The listing below contains a span that opens with the line containing "(0, HANGER_Y, LINK_BOTTOM_Z))" and closes with the line containing "cad_parts[obj.name] = obj". Return that span exactly.

(Object modeling scripts)
+ + +

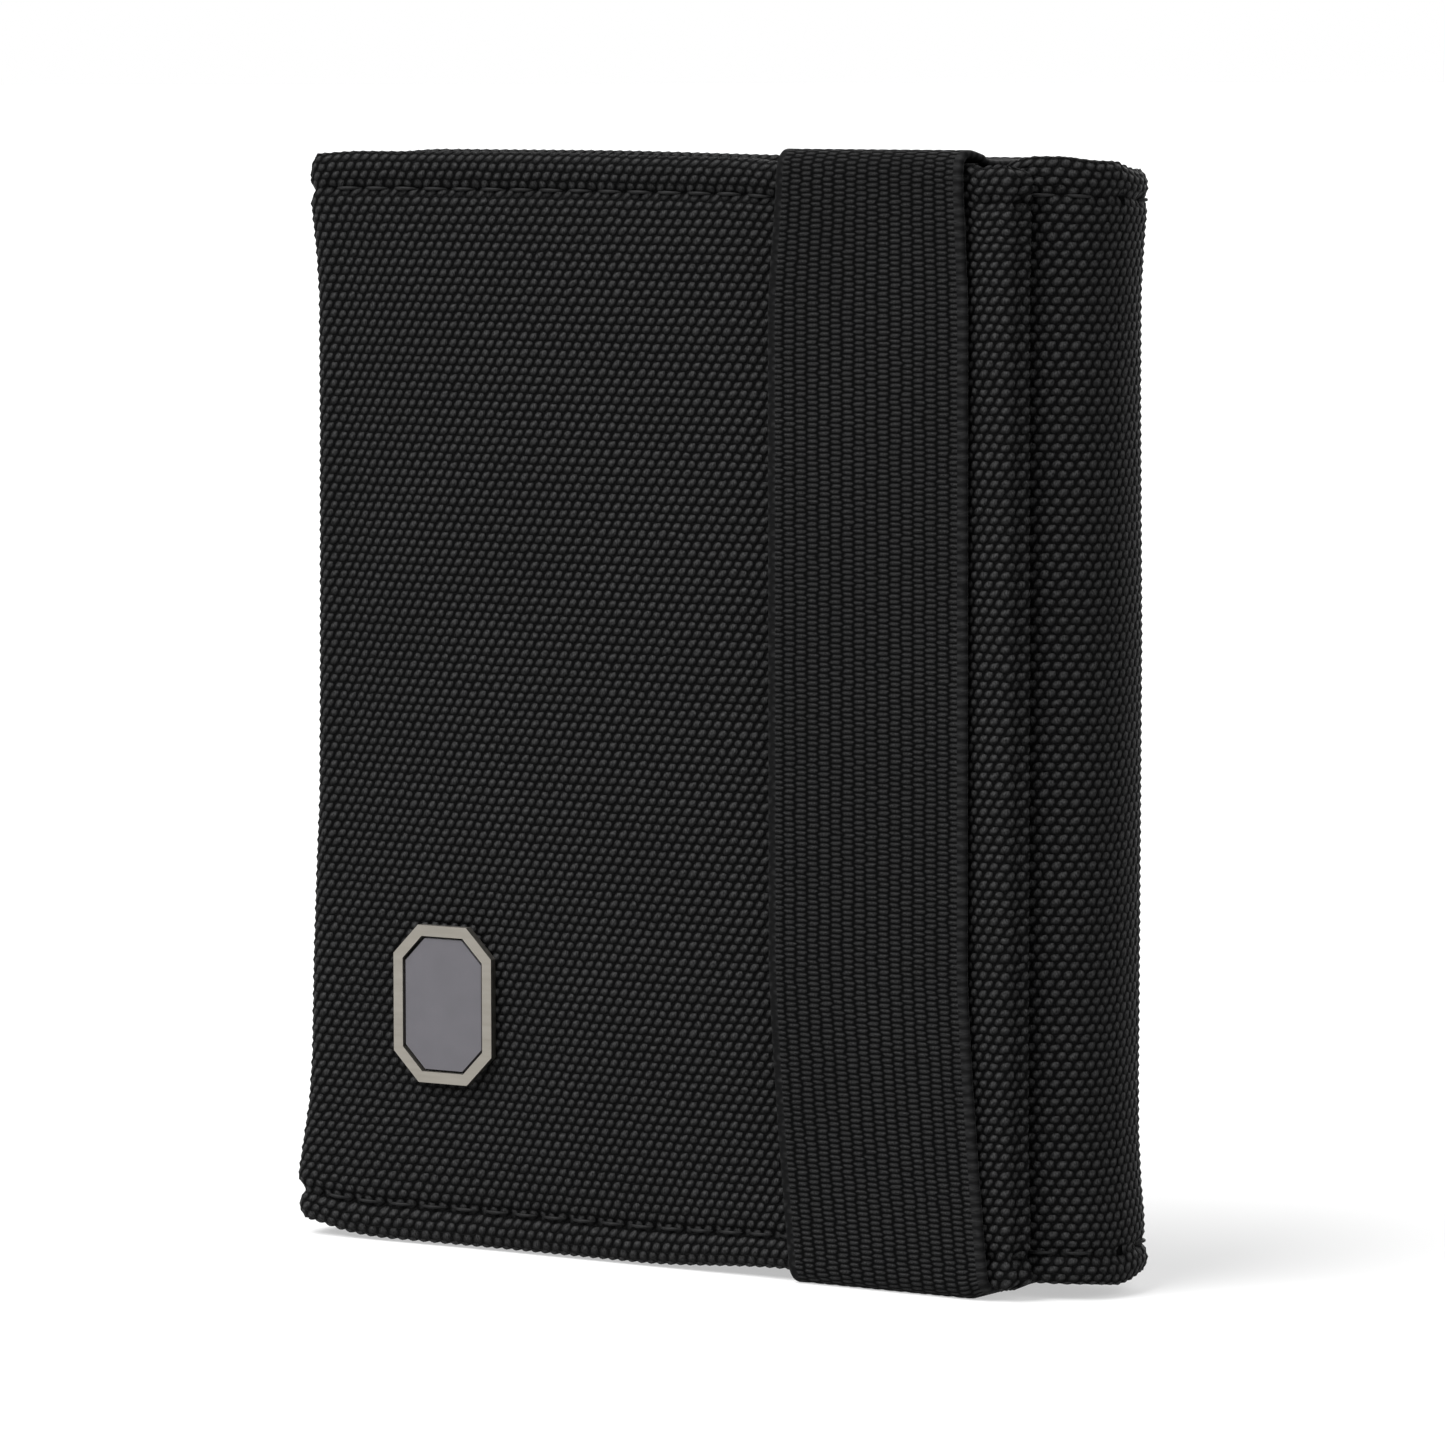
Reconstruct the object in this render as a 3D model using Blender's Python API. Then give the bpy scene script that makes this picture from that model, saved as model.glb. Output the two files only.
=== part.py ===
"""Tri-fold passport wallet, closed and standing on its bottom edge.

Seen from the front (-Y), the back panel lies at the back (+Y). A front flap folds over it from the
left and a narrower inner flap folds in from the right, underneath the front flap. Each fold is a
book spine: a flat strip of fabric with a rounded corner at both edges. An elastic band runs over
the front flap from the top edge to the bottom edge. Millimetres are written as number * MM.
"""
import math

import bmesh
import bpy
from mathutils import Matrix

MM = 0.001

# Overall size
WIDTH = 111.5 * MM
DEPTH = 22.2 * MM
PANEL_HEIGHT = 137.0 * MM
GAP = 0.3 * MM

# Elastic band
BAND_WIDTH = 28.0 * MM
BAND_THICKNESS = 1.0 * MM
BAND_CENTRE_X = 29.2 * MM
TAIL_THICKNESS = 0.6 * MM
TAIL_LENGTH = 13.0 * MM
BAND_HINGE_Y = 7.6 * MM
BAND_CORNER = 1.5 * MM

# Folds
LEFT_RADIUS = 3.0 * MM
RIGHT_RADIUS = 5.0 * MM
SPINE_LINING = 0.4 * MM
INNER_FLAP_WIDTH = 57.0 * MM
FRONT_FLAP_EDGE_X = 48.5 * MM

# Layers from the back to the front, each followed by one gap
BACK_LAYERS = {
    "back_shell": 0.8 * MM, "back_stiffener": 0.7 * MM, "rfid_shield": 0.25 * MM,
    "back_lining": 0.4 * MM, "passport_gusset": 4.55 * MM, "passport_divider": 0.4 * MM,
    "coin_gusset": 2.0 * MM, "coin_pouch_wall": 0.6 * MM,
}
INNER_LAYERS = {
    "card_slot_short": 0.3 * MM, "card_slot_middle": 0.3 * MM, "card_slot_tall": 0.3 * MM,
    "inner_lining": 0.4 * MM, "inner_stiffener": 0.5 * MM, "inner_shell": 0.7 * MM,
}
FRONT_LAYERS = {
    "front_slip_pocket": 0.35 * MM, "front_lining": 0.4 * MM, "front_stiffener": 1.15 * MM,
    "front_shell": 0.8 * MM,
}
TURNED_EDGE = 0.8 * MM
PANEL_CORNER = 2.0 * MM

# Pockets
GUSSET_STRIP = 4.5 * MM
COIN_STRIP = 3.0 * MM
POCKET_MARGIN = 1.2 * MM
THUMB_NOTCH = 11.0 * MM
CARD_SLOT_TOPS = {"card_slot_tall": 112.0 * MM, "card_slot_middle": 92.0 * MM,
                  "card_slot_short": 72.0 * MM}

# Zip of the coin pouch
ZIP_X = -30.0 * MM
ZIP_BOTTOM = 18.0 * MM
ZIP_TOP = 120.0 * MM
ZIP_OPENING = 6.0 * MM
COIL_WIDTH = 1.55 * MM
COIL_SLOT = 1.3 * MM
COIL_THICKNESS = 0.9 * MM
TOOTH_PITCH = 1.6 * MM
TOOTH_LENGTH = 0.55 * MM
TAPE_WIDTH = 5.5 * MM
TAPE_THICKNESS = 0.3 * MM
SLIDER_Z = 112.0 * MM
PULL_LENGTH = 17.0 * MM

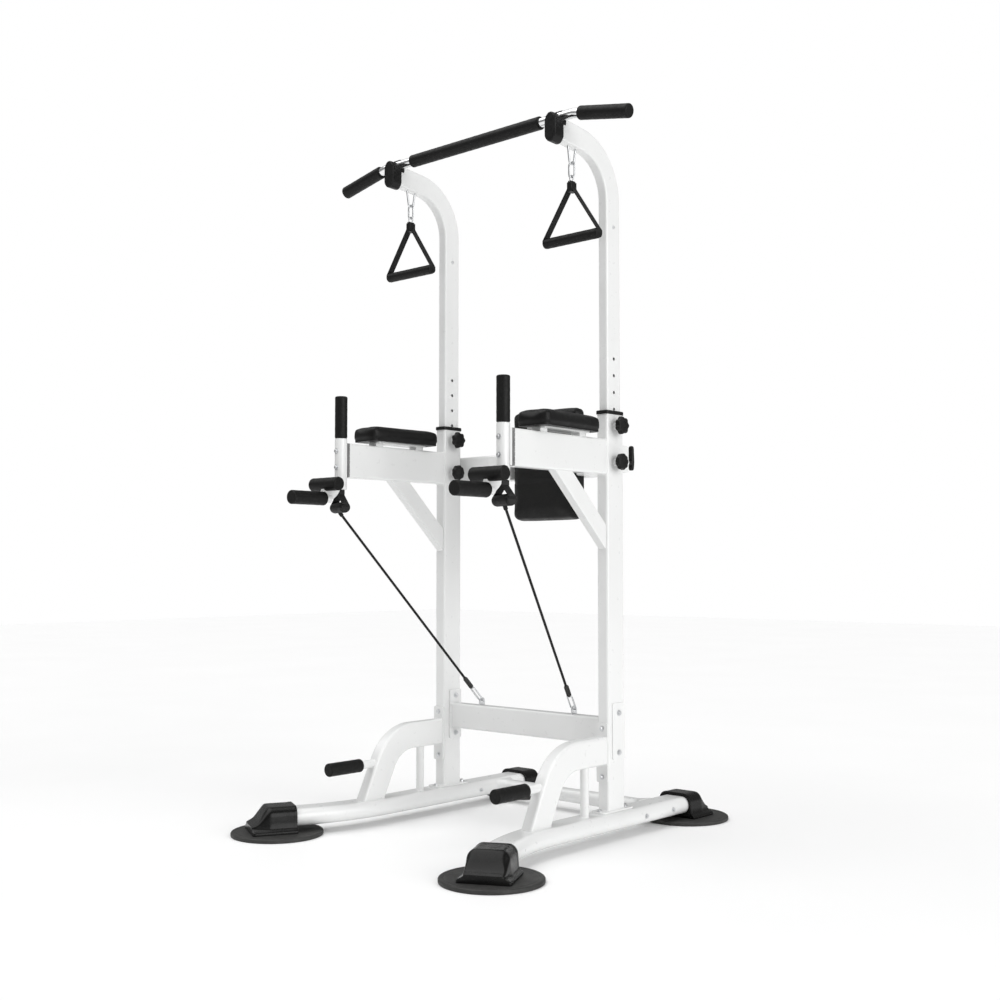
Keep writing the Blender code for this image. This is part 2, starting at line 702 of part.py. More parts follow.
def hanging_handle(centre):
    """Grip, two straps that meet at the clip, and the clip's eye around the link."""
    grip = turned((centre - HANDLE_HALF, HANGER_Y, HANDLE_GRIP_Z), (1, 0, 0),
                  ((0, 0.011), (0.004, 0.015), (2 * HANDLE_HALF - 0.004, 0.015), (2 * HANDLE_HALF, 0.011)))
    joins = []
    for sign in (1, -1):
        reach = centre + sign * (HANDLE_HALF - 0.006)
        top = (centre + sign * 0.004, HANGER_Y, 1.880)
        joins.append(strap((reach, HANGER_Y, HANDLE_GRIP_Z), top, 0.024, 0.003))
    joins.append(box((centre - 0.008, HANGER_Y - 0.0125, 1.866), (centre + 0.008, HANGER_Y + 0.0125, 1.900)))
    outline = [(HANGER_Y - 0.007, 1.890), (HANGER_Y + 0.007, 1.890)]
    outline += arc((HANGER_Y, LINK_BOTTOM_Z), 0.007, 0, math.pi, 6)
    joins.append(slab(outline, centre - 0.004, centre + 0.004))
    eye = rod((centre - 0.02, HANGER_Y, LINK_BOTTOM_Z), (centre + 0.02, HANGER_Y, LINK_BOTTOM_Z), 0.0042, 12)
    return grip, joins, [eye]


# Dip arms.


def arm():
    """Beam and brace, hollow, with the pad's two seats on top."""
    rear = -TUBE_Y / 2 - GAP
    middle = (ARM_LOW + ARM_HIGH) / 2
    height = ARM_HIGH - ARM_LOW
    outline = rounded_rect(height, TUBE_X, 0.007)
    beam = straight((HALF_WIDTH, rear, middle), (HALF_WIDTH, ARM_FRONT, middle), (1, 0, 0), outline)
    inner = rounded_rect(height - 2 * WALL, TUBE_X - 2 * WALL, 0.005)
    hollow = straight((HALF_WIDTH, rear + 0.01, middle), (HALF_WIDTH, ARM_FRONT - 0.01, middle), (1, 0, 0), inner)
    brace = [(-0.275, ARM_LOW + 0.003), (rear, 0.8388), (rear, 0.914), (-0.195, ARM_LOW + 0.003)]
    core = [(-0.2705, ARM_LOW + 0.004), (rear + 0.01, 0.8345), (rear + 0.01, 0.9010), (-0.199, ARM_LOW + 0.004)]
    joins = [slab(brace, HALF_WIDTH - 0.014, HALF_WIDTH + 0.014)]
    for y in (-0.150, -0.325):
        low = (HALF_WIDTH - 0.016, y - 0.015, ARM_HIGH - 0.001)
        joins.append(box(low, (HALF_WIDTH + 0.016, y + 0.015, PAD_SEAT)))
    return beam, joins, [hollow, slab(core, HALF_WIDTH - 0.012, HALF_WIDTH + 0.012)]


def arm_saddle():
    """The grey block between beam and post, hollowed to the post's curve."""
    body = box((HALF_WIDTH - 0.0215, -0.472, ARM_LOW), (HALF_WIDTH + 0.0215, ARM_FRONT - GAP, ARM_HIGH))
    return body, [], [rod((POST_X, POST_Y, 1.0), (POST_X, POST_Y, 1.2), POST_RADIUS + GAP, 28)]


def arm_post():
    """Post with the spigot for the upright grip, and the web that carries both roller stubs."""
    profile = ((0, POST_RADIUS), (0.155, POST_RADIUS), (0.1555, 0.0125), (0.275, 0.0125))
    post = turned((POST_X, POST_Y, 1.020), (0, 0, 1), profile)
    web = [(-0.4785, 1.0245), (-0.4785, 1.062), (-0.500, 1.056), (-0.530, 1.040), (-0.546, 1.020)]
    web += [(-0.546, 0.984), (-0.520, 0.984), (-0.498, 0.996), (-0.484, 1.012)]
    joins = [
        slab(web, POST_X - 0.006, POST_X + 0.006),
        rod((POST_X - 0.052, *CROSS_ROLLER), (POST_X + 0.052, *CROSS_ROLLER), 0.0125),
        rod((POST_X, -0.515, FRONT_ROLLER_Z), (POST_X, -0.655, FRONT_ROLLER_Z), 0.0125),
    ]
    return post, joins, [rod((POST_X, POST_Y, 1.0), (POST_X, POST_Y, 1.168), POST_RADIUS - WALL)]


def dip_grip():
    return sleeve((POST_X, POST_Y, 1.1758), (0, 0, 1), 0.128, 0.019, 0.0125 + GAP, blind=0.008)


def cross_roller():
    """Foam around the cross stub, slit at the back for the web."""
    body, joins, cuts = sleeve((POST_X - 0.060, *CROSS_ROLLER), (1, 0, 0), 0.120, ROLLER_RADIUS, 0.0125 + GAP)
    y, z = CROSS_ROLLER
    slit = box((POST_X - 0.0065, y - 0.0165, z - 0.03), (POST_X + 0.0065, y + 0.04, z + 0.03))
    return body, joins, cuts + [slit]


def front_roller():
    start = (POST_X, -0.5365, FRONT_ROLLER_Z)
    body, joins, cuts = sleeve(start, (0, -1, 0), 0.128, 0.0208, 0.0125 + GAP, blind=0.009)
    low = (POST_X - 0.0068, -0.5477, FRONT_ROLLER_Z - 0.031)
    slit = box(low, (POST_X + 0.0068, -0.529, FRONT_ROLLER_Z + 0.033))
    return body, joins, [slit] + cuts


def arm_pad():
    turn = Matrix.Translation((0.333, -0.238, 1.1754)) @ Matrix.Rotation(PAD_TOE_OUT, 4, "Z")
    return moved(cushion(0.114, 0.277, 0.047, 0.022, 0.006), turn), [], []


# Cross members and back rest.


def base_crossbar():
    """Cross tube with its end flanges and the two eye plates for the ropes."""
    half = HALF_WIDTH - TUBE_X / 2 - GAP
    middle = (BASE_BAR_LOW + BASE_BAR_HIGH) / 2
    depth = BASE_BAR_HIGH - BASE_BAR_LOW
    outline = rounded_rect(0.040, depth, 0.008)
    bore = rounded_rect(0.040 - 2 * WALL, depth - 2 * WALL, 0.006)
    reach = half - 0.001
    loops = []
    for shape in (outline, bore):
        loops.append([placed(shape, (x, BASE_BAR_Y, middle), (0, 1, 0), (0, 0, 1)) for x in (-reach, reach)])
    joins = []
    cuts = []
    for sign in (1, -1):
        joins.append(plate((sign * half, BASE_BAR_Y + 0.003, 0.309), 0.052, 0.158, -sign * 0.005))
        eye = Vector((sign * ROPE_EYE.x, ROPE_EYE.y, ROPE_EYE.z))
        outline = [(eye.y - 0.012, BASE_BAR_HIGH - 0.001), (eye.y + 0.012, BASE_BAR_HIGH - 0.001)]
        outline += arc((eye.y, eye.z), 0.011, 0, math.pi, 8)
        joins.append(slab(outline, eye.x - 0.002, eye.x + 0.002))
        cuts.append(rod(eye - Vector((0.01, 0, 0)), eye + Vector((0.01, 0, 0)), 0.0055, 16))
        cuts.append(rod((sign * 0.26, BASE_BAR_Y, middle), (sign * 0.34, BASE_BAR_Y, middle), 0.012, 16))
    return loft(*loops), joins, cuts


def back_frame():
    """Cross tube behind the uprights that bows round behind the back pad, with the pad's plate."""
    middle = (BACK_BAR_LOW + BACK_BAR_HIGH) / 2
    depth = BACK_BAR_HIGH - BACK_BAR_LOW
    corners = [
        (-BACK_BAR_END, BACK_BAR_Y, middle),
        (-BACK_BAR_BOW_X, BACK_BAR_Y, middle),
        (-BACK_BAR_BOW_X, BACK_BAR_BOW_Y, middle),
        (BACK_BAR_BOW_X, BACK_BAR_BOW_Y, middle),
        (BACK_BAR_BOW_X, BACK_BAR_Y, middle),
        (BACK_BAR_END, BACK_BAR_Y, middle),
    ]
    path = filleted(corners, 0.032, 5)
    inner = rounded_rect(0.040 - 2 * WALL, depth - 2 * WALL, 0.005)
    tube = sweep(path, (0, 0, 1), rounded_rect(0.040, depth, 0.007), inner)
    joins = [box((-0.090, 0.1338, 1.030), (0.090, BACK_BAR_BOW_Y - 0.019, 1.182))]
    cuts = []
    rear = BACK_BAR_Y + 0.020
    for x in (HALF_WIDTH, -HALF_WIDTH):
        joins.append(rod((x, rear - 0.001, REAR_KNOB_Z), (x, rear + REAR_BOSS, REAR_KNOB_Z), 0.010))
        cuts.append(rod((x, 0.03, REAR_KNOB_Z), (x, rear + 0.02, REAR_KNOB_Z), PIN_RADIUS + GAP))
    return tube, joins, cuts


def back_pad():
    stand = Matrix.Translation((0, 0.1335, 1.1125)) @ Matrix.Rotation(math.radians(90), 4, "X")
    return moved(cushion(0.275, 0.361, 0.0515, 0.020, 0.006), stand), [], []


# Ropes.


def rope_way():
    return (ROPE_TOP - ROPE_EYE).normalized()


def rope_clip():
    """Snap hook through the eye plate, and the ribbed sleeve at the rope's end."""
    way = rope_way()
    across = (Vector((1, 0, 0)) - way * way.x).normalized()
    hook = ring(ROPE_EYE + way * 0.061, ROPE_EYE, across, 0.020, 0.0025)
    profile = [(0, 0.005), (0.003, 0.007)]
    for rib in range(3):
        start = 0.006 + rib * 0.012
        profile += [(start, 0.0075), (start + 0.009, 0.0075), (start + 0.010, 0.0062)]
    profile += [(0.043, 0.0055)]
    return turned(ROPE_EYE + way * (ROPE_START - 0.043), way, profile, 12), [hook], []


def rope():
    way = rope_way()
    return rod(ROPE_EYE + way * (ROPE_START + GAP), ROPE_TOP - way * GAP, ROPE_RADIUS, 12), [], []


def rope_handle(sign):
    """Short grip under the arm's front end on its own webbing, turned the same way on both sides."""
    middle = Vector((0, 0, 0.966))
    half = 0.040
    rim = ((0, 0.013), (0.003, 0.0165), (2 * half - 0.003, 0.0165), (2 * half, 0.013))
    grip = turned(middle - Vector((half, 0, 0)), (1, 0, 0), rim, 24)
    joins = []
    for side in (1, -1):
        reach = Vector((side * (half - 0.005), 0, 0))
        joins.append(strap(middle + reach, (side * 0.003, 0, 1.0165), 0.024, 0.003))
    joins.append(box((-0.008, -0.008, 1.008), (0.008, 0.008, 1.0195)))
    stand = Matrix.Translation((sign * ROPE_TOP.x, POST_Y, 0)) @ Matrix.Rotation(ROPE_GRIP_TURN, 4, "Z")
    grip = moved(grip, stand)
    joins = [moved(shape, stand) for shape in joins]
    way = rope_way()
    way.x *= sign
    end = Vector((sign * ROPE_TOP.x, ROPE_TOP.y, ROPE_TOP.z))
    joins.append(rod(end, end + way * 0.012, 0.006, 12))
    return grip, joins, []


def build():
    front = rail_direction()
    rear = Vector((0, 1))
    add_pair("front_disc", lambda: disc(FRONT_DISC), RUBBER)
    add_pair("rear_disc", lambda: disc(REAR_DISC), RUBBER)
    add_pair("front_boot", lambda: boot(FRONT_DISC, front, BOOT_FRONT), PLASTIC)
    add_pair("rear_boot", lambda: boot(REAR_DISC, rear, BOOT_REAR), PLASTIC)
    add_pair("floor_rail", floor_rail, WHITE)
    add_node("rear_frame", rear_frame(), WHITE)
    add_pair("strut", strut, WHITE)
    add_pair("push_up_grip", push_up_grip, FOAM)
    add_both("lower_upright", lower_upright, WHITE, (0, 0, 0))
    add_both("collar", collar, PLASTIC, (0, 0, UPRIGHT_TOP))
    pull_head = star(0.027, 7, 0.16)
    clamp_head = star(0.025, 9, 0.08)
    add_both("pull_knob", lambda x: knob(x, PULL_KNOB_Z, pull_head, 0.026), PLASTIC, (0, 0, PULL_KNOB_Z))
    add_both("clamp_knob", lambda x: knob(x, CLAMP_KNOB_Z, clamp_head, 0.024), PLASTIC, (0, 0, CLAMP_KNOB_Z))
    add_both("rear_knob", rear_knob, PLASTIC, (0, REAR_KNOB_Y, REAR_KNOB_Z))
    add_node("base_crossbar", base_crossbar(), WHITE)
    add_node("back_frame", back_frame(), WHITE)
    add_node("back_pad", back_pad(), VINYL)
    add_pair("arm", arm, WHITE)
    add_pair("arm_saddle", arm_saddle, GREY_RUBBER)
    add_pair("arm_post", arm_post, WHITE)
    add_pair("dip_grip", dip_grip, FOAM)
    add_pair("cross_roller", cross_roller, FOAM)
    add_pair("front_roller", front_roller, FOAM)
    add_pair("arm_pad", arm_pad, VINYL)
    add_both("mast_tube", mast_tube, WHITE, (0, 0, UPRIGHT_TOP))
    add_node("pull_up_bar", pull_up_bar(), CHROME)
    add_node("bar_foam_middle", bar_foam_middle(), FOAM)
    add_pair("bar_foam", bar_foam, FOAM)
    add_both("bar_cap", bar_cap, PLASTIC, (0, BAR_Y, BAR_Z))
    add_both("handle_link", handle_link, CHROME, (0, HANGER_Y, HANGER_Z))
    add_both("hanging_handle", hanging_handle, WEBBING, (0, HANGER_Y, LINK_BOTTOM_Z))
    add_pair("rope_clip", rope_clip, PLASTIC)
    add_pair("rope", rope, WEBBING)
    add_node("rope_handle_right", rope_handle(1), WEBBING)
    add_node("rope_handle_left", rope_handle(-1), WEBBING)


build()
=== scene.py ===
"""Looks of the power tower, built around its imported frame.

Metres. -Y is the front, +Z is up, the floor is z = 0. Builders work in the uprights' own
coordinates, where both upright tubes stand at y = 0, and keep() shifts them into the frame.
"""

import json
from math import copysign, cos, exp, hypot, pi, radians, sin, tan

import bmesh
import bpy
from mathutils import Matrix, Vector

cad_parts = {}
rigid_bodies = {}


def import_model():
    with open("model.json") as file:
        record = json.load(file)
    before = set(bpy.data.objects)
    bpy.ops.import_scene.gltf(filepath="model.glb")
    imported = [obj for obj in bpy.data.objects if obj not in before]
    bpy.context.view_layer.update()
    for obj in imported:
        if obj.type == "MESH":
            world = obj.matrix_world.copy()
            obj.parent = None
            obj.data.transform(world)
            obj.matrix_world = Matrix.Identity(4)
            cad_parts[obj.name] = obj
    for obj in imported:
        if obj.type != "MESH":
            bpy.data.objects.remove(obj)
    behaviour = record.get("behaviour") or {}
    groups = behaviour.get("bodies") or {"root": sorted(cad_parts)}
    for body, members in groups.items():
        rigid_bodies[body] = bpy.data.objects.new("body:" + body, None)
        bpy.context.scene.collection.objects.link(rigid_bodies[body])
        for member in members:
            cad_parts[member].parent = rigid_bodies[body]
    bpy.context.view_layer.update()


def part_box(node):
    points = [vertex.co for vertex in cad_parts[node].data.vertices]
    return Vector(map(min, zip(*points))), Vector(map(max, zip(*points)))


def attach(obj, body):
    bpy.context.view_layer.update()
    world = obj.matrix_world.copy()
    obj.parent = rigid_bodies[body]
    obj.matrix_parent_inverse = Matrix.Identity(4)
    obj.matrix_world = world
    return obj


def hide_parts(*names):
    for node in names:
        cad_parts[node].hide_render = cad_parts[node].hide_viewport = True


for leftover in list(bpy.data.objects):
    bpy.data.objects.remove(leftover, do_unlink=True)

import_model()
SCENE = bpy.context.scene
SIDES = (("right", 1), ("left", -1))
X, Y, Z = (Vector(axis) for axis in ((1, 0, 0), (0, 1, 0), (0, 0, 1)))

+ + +

*ANSWER BELOW*.
    add_both("hanging_handle", hanging_handle, WEBBING, (0, HANGER_Y, LINK_BOTTOM_Z))
    add_pair("rope_clip", rope_clip, PLASTIC)
    add_pair("rope", rope, WEBBING)
    add_node("rope_handle_right", rope_handle(1), WEBBING)
    add_node("rope_handle_left", rope_handle(-1), WEBBING)


build()
=== scene.py ===
"""Looks of the power tower, built around its imported frame.

Metres. -Y is the front, +Z is up, the floor is z = 0. Builders work in the uprights' own
coordinates, where both upright tubes stand at y = 0, and keep() shifts them into the frame.
"""

import json
from math import copysign, cos, exp, hypot, pi, radians, sin, tan

import bmesh
import bpy
from mathutils import Matrix, Vector

cad_parts = {}
rigid_bodies = {}


def import_model():
    with open("model.json") as file:
        record = json.load(file)
    before = set(bpy.data.objects)
    bpy.ops.import_scene.gltf(filepath="model.glb")
    imported = [obj for obj in bpy.data.objects if obj not in before]
    bpy.context.view_layer.update()
    for obj in imported:
        if obj.type == "MESH":
            world = obj.matrix_world.copy()
            obj.parent = None
            obj.data.transform(world)
            obj.matrix_world = Matrix.Identity(4)
            cad_parts[obj.name] = obj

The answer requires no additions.